**REQUEST:** Tell how many lines have the string "finishes" in them, and write nothing besides the number.

**RECORDS FOR THIS EXERCISE:**
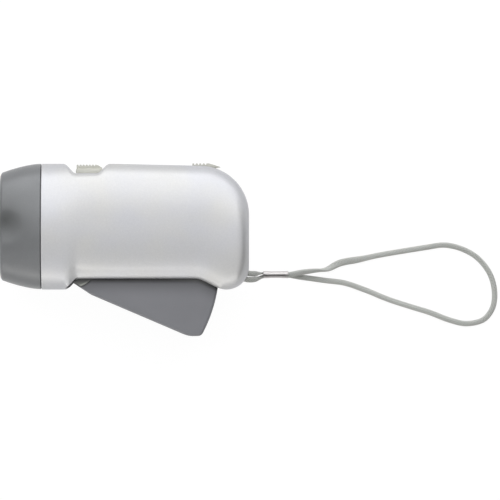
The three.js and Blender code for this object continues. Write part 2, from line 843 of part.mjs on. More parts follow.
==
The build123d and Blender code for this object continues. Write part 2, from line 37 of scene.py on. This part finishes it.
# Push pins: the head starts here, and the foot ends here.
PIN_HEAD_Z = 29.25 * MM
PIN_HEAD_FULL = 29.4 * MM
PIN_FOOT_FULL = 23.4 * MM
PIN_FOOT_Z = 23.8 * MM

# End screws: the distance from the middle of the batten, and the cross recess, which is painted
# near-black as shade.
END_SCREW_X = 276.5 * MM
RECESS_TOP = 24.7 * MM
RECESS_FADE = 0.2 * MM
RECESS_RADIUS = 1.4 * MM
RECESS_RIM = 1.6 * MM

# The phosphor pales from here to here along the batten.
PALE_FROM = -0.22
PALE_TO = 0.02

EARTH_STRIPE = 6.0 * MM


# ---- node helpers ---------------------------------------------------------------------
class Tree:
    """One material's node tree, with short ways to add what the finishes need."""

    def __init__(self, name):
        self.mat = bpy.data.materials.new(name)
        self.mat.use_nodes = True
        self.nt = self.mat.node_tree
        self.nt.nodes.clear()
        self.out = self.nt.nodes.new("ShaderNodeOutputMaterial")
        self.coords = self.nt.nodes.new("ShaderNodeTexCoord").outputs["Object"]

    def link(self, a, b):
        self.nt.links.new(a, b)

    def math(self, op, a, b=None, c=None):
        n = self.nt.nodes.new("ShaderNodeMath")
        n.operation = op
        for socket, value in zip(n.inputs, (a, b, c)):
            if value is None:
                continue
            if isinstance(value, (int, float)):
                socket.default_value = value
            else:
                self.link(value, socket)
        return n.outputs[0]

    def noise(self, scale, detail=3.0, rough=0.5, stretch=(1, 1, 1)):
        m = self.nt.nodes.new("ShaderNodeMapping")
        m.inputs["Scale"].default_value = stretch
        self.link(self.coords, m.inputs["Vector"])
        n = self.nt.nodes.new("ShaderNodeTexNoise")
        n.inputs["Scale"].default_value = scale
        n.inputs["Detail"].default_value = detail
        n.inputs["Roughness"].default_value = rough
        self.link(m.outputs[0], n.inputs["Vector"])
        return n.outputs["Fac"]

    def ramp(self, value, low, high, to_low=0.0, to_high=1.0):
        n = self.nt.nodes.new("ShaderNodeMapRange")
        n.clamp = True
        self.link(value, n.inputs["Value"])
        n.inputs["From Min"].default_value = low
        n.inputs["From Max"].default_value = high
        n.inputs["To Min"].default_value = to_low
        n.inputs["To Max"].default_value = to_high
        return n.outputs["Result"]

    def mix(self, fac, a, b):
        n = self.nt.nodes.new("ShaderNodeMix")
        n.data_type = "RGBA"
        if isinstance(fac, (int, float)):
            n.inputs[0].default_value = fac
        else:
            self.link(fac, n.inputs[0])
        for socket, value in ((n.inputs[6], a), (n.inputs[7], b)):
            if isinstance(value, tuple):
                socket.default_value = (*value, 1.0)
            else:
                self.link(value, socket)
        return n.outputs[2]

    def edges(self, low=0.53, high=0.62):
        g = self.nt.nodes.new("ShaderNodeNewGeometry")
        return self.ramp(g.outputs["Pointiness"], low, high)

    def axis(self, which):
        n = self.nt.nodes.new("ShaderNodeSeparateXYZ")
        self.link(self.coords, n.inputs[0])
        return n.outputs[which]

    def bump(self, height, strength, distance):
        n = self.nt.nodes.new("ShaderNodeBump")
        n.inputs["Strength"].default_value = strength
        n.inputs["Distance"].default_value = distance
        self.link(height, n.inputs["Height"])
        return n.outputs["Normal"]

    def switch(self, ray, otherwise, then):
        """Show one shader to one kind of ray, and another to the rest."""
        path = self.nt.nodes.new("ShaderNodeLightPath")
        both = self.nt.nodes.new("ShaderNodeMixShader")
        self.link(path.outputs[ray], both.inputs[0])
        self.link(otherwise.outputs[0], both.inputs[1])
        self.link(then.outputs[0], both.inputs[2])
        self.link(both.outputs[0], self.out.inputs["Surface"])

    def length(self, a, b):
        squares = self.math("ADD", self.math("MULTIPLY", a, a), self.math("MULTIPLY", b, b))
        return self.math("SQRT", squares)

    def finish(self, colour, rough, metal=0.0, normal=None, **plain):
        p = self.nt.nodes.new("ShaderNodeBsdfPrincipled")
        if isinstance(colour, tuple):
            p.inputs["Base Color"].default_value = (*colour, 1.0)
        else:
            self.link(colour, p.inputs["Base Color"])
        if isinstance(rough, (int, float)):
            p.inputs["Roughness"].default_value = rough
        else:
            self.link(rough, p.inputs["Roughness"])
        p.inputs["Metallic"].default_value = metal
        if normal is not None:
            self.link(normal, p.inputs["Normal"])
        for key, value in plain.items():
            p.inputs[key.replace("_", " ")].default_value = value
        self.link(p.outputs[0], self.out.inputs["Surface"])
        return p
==
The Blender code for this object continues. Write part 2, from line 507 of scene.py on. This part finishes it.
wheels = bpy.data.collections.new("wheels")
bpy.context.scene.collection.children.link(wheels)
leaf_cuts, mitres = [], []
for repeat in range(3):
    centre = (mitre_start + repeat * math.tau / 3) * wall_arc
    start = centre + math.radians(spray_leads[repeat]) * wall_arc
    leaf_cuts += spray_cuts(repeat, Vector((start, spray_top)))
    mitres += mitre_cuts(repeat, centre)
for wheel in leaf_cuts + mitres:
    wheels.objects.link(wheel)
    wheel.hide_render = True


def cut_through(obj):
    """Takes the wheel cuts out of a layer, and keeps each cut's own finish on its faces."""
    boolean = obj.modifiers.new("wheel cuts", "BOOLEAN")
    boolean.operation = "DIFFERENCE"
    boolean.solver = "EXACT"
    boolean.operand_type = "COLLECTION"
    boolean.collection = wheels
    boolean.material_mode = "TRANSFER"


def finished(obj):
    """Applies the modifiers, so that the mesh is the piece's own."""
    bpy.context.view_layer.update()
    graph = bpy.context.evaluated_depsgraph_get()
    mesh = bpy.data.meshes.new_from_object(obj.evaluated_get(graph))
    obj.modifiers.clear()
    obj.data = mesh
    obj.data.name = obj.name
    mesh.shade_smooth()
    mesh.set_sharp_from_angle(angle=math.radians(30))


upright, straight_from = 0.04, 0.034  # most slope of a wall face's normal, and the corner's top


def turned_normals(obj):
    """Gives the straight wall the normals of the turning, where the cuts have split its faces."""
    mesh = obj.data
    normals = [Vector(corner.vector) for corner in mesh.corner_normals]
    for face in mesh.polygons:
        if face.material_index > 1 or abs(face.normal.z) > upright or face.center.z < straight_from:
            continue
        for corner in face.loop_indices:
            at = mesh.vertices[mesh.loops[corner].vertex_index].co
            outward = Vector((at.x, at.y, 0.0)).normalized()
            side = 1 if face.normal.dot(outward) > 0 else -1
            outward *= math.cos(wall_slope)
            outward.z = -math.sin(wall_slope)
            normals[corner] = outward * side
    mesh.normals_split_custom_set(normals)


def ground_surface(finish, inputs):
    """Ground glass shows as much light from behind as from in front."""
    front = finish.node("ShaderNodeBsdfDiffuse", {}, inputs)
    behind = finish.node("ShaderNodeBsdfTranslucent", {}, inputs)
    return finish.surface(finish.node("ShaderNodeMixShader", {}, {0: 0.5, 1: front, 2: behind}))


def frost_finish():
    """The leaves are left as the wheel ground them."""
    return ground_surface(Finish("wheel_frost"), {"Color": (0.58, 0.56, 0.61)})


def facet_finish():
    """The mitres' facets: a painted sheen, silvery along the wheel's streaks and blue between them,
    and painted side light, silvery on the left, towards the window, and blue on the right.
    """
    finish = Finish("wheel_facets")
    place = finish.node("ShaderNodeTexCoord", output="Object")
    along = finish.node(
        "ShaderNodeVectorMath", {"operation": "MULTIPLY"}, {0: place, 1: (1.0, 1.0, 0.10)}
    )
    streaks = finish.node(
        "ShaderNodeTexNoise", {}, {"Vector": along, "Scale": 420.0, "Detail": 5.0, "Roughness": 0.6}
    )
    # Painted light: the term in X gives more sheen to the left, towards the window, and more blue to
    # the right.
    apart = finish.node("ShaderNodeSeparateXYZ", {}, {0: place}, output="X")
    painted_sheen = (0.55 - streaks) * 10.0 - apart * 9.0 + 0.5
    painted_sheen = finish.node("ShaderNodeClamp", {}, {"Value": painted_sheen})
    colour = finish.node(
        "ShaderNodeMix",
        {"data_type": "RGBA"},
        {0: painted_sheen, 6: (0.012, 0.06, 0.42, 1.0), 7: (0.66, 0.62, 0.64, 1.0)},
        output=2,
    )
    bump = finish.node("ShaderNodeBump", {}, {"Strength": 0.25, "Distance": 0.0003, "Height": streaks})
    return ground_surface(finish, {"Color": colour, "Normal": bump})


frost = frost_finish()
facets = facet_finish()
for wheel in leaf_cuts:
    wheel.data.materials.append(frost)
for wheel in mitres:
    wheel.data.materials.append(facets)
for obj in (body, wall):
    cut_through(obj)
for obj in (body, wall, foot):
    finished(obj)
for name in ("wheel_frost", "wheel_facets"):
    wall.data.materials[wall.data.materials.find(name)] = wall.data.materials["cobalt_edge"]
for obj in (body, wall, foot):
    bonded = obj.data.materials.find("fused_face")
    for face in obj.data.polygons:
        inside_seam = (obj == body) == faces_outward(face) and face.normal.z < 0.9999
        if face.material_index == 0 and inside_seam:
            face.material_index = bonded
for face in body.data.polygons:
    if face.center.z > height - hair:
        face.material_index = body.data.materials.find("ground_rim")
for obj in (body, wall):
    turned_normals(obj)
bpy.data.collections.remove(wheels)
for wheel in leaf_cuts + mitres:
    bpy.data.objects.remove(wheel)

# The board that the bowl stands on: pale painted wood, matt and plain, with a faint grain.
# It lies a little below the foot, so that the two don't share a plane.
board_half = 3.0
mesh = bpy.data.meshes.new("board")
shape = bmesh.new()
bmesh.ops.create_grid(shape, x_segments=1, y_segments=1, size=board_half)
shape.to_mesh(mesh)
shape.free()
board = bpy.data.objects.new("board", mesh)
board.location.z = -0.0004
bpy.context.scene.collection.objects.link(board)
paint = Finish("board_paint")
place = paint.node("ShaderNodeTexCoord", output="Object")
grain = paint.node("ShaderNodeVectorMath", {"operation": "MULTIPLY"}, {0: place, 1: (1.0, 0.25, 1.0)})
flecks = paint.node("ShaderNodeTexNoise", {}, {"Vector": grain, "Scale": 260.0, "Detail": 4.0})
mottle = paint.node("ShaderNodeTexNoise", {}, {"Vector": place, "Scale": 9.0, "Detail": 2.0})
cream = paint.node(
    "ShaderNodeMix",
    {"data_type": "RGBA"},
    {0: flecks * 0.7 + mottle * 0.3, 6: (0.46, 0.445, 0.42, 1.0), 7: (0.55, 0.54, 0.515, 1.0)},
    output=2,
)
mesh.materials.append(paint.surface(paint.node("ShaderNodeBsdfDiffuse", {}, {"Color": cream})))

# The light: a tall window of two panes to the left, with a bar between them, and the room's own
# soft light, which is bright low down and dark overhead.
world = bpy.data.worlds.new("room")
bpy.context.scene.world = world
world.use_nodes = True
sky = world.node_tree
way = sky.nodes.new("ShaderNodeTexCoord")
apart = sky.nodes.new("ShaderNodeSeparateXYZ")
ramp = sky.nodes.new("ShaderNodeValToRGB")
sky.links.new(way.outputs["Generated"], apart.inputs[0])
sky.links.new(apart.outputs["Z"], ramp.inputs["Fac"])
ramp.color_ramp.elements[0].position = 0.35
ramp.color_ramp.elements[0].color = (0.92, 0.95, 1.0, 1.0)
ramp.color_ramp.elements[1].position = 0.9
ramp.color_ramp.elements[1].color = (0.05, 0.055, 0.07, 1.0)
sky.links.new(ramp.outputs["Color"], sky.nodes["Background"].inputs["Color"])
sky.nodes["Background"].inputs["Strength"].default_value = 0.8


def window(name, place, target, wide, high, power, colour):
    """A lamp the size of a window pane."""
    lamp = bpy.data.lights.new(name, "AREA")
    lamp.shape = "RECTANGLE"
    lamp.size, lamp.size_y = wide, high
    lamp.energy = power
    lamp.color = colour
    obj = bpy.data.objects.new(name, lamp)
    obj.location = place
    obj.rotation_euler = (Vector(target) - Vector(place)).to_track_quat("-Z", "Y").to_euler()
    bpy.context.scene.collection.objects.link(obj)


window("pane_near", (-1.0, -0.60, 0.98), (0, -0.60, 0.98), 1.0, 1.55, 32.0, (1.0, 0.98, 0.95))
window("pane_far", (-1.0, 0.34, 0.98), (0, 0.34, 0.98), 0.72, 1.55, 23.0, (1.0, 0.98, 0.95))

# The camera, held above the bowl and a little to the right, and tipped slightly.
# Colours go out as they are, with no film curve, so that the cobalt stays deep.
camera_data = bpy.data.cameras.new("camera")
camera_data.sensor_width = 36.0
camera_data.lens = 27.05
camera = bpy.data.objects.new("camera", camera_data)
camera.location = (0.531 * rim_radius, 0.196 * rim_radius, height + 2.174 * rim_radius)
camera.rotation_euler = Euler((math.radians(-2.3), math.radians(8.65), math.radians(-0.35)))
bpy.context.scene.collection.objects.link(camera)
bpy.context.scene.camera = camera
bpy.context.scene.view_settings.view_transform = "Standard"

**WRITTEN SOLUTION:** 3